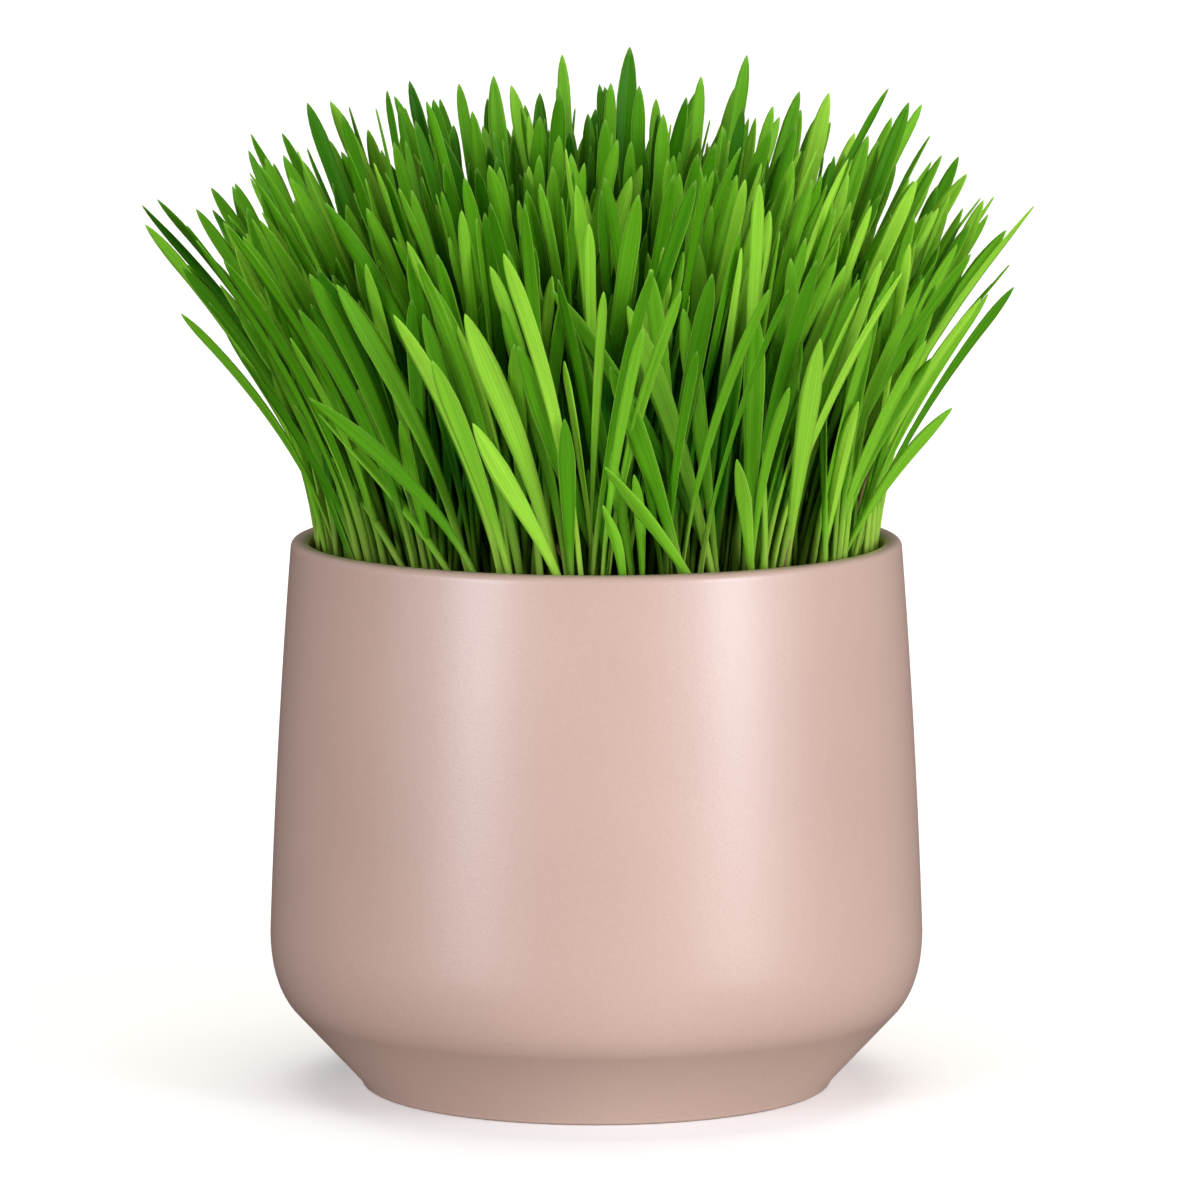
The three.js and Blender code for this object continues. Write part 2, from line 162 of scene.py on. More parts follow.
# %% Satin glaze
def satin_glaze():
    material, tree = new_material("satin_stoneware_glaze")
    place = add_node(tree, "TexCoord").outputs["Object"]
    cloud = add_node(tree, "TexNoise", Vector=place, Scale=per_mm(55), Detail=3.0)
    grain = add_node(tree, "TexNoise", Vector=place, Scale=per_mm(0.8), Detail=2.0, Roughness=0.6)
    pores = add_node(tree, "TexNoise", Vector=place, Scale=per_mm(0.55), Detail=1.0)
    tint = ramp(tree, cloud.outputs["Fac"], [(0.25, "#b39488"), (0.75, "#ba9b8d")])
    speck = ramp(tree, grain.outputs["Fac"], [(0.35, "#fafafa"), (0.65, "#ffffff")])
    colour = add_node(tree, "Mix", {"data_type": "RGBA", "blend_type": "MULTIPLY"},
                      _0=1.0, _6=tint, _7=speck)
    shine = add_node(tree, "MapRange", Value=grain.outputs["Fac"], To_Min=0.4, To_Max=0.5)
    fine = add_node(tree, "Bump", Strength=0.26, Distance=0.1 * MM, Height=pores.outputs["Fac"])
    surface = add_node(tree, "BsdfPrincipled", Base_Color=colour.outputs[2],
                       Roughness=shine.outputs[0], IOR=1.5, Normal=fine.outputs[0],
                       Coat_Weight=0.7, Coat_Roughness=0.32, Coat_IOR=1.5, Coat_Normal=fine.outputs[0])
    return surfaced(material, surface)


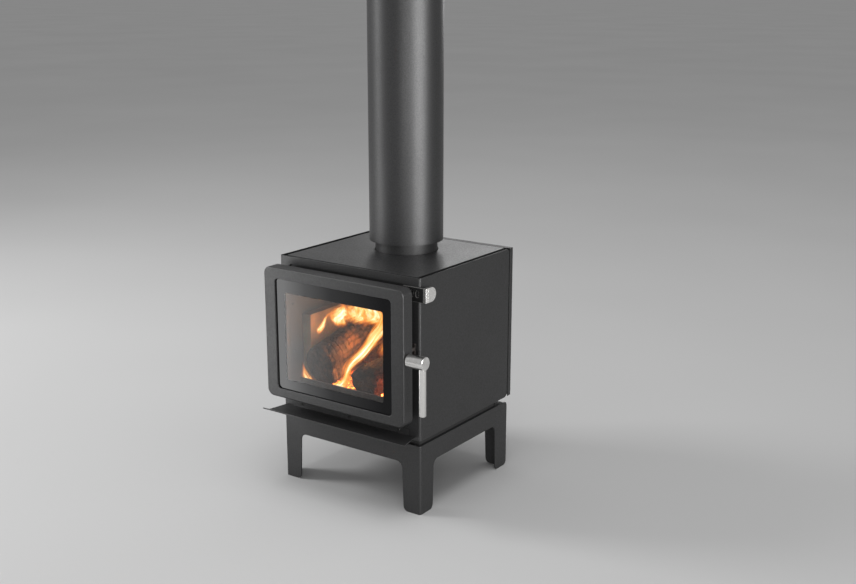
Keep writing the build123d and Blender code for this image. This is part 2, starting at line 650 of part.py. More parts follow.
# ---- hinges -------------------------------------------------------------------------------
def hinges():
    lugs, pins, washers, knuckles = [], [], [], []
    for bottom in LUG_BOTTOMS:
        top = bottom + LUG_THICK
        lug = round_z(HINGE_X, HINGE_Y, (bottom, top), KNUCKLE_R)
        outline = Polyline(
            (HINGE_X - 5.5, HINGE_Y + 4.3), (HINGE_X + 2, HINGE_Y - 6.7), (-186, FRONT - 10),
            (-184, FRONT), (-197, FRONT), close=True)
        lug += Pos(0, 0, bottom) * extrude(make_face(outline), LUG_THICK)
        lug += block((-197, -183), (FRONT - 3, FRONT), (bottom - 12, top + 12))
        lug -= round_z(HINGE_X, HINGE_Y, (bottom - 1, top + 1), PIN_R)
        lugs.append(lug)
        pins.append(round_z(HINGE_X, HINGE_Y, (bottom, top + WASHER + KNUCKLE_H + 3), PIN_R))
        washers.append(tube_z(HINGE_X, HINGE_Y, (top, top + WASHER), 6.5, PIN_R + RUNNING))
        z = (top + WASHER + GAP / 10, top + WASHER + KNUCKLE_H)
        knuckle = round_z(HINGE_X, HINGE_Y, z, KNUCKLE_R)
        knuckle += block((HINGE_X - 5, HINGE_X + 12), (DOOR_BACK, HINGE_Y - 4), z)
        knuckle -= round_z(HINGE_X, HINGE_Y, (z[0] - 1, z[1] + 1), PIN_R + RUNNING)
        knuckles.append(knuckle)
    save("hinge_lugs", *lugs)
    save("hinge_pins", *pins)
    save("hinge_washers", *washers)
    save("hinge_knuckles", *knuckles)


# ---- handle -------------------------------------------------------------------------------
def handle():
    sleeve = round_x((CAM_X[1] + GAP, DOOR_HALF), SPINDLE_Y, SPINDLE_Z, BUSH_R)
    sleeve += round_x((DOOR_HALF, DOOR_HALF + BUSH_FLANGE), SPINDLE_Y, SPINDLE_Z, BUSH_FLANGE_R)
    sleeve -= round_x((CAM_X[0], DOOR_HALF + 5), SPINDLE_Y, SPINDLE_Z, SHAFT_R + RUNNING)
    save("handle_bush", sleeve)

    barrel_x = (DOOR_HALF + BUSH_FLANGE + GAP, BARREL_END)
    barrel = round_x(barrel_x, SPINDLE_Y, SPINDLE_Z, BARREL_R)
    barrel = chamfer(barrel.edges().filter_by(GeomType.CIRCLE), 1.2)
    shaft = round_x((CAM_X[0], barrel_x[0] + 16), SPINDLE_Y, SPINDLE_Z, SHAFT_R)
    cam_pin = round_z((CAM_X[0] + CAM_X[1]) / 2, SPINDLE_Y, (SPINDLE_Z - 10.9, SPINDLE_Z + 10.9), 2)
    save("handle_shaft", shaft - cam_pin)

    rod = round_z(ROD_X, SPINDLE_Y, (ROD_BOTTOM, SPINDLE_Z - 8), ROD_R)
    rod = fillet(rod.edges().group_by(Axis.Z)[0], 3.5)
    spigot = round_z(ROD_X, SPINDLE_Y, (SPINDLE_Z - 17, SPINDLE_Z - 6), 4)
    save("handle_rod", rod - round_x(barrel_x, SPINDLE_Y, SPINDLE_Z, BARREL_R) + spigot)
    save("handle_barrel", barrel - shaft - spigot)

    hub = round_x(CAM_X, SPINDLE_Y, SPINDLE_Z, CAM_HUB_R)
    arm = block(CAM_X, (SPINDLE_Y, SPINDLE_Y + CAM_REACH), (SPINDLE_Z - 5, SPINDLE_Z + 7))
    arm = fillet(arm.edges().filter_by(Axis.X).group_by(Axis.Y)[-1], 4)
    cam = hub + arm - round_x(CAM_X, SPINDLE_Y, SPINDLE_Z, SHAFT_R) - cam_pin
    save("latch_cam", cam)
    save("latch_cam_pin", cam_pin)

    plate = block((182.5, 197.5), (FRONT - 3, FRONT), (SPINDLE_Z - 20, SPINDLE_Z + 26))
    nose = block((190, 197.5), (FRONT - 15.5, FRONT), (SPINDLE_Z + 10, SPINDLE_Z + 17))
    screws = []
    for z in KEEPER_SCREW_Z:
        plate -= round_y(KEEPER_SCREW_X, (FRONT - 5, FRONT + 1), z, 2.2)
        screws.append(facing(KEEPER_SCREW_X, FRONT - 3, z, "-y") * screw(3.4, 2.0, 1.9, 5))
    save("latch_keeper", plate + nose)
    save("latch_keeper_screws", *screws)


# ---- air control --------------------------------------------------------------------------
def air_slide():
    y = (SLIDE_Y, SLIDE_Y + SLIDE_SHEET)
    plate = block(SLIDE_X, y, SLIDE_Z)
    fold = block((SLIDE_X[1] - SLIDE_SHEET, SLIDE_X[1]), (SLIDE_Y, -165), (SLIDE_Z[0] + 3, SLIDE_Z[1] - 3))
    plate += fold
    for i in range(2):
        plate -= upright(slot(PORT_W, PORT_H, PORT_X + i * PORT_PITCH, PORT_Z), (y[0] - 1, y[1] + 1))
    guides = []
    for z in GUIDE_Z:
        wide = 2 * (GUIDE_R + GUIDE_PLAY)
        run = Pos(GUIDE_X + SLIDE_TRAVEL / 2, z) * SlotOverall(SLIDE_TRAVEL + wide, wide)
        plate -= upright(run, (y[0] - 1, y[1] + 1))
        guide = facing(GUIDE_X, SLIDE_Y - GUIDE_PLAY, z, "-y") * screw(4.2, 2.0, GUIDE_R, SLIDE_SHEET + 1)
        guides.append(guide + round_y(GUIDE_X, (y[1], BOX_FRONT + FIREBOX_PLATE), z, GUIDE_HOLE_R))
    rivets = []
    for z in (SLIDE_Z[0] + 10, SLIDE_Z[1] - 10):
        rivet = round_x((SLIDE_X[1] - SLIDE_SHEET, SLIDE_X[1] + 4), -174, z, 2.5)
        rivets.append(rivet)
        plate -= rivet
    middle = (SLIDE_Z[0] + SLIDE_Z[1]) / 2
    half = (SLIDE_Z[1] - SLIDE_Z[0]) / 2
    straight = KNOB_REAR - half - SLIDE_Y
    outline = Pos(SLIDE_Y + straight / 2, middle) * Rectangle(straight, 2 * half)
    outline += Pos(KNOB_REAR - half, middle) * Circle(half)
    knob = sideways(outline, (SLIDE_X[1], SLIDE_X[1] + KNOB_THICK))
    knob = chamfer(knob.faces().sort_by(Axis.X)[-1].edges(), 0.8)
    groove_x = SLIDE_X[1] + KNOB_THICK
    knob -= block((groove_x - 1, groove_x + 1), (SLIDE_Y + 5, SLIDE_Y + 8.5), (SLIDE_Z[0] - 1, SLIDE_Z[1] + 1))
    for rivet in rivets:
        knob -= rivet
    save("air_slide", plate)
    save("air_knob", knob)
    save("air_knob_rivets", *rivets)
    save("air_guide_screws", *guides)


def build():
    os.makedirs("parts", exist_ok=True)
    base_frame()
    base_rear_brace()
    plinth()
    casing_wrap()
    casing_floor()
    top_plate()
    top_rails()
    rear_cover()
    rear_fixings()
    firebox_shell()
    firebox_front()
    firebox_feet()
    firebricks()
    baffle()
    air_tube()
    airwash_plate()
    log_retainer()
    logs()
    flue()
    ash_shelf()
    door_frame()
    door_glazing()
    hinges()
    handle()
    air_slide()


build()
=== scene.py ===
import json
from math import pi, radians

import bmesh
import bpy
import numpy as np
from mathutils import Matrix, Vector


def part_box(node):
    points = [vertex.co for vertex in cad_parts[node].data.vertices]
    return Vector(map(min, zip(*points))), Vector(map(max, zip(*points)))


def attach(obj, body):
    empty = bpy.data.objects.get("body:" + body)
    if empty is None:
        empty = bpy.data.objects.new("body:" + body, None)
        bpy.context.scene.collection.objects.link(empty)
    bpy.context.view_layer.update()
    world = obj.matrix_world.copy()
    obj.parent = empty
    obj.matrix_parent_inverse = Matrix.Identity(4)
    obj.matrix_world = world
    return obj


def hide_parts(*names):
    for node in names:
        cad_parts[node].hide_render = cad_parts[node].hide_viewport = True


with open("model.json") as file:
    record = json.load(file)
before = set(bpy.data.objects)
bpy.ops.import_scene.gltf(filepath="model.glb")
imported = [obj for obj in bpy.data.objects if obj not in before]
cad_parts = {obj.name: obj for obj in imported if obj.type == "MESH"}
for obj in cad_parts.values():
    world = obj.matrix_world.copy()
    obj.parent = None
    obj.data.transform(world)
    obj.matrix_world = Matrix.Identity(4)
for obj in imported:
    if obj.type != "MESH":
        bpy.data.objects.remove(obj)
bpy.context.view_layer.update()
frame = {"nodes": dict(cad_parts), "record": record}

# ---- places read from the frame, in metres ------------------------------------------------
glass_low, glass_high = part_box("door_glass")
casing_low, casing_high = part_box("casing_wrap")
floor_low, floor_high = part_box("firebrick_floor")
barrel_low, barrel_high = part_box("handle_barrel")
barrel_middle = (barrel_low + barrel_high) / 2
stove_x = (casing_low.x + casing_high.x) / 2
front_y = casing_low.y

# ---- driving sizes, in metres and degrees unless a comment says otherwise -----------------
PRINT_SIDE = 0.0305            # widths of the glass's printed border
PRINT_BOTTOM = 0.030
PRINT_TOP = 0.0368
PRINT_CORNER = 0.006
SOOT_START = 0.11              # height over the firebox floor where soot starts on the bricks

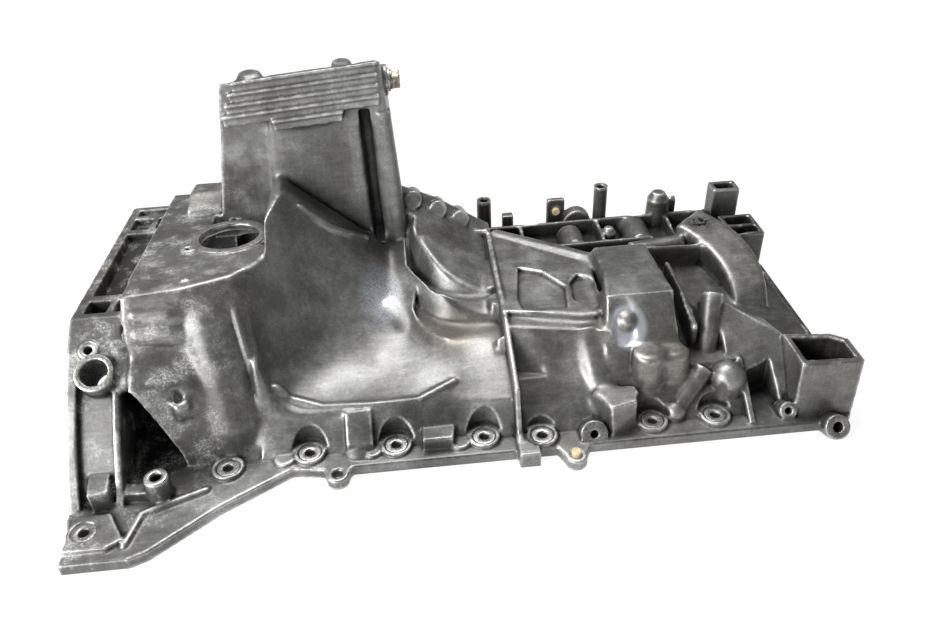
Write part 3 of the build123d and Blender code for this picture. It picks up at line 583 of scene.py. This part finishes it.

**********

Write out, exactly as they stand, the lines from the one containing "firebox_front()" through the one containing "obj.parent = empty", both ends included.

Task answer -
    firebox_front()
    firebox_feet()
    firebricks()
    baffle()
    air_tube()
    airwash_plate()
    log_retainer()
    logs()
    flue()
    ash_shelf()
    door_frame()
    door_glazing()
    hinges()
    handle()
    air_slide()


build()
=== scene.py ===
import json
from math import pi, radians

import bmesh
import bpy
import numpy as np
from mathutils import Matrix, Vector


def part_box(node):
    points = [vertex.co for vertex in cad_parts[node].data.vertices]
    return Vector(map(min, zip(*points))), Vector(map(max, zip(*points)))


def attach(obj, body):
    empty = bpy.data.objects.get("body:" + body)
    if empty is None:
        empty = bpy.data.objects.new("body:" + body, None)
        bpy.context.scene.collection.objects.link(empty)
    bpy.context.view_layer.update()
    world = obj.matrix_world.copy()
    obj.parent = empty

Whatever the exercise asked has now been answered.